Not with comments from Errol Spence and Terence Crawford that seem to eliminate any chance of them fighting in 2021 or any other year. Not with Canelo Alvarez headed for a mandatory title defense against Avni Yildirim, a super-middleweight with less name recognition and perhaps fewer skills than Callum Smith.

Yet, the year’s second day offers some promise, a glimpse perhaps at an emerging new face that can drag boxing out of a balkanized never-never land crisscrossed by rival promoters, networks and acronyms.

The promise is there, in Ryan Garcia’s unscarred face. There, too, in power augmented by hand speed. There, too, in charisma, the so-called “it” factor. It isn’t quite the intangible it once was. Garcia can put a number on it.  His social-media audience is reported to 7.8 million. That’s not a following. It’s an empire.

That it, and all of its expectations, will be watching Saturday when Garcia’s star potential undergoes its first substantive test against Luke Campbell on DAZN at American Airlines Center in Dallas.

News broke Thursday that no more tickets were available for seats allowed under the socially-distancing protocol mandated by Texas. It wasn’t exactly clear what the sellout means in terms of numbers. But there’s a sense that Garcia would generate a capacity crowd no matter how many seats.

It’s easy to dismiss the social-media aspect. It’s a target, an inevitable one for Campbell, a UK Olympic gold medalist who says Garcia’s popular appearances on video are a one-man show. In the ring’s reality, he’ll be facing – fighting — Campbell instead of just a stationary bag and a camera.  Yet in an unexpected twist for fans skeptical of social media, Garcia’s huge following is a reason to like him.

He was a fighter before he was a social-media star, unlike the new generation of YouTubers. They gained social-media fame before they ever stepped through the ropes. On a YouTubers’ tale of the tape only the social-media number counts.

To wit: Garcia is real, the Paul wannabes aren’t. I wouldn’t know Jake from Logan or Rand. I just know one of them is supposed to fight Floyd Mayweather Jr. some time in February in an exhibition that figures to make them money and a few fight fans exasperated.

The fear is that the YouTubers are poised to become the future face of the game. From this corner, that’s a future that won’t last long. But Garcia is the potential counter. He has a real chance at putting some reality back in the virtual. Can he? Will he?

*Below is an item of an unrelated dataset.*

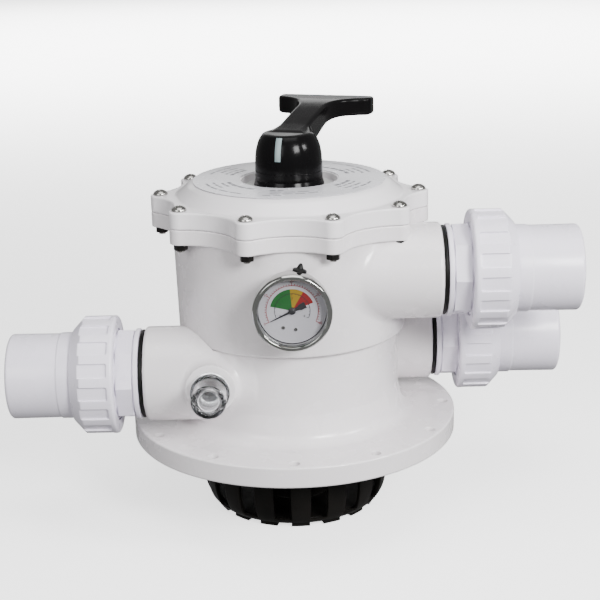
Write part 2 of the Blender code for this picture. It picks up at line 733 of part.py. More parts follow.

A lot will be learned Saturday in a bout that is also another sign that the 135-pound division will be boxing’s best in 2021. There’s Teofimo Lopez, Devin Haney, Gervonta Davis and Australian George Kambosos Jr. There’s still Vasiliy Lomachenko, who doesn’t figure to disappear after his loss to Lopez. The vanishing prospect of Spence-versus-Crawford makes the welterweights less interesting, even irrelevant. Crawford recently tweeted that, bleep it, he’d go back to lightweight. He, too, can see that things look a lot more interesting at 135 than 147.

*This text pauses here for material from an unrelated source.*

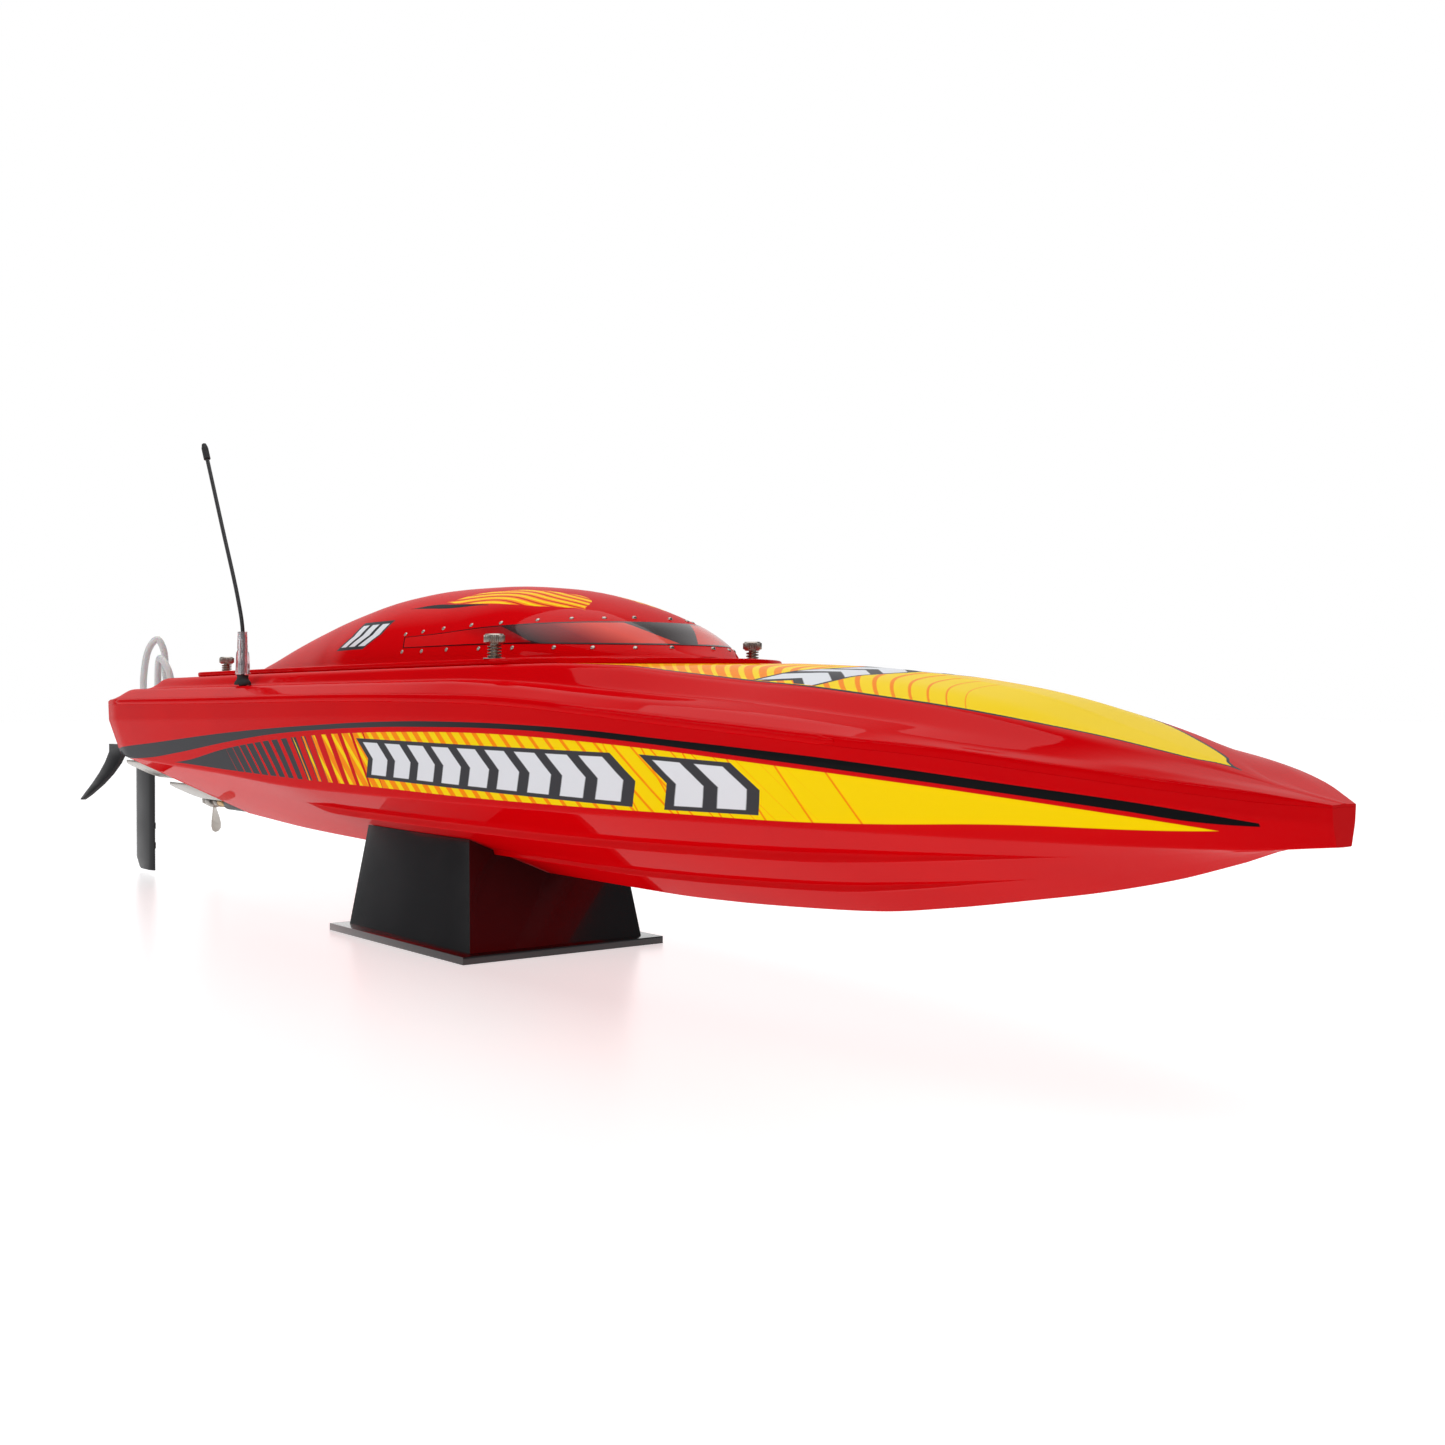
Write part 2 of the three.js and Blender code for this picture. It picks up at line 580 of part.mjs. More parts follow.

On Saturday, the lightweight division’s many possibilities may continue to unfold. For Garcia (20-0, 17 KOs), it’s a risky step, mostly because Campbell (20-3, 16 KOs) knows what he’s doing. In his only world-title shots, the Brit lost a unanimous decision to Lomachenko and a split decision to Jorge Linares.  He also lost a split decision to Yven Mendy nearly five years ago.

Campbell, 33, has been hit by punches from angles never seen by the unbeaten Garcia, who is coming off four straight stoppages, the last two in the first round. Campbell is a good body puncher. His pressure figures to back up Garcia, who has never shown he can fight off his back foot.

More important, perhaps, Campbell has never been stopped. He’s tough, a seasoned fighter against a young one who has never gone 12 rounds. The 22-year-old Garcia has gone 10 rounds twice, both in 2018.

For Campbell, the fight looks like A Last Chance. For Garcia, it’s A Beginning.

The pick: A Beginning.

Garcia’s punches travel at a rate never seen by Campbell. He still won’t see them, especially the left which will land more than once for Garcia, who will win a significant measure of proof along with untold numbers of additional social-media followers in a seventh-round TKO.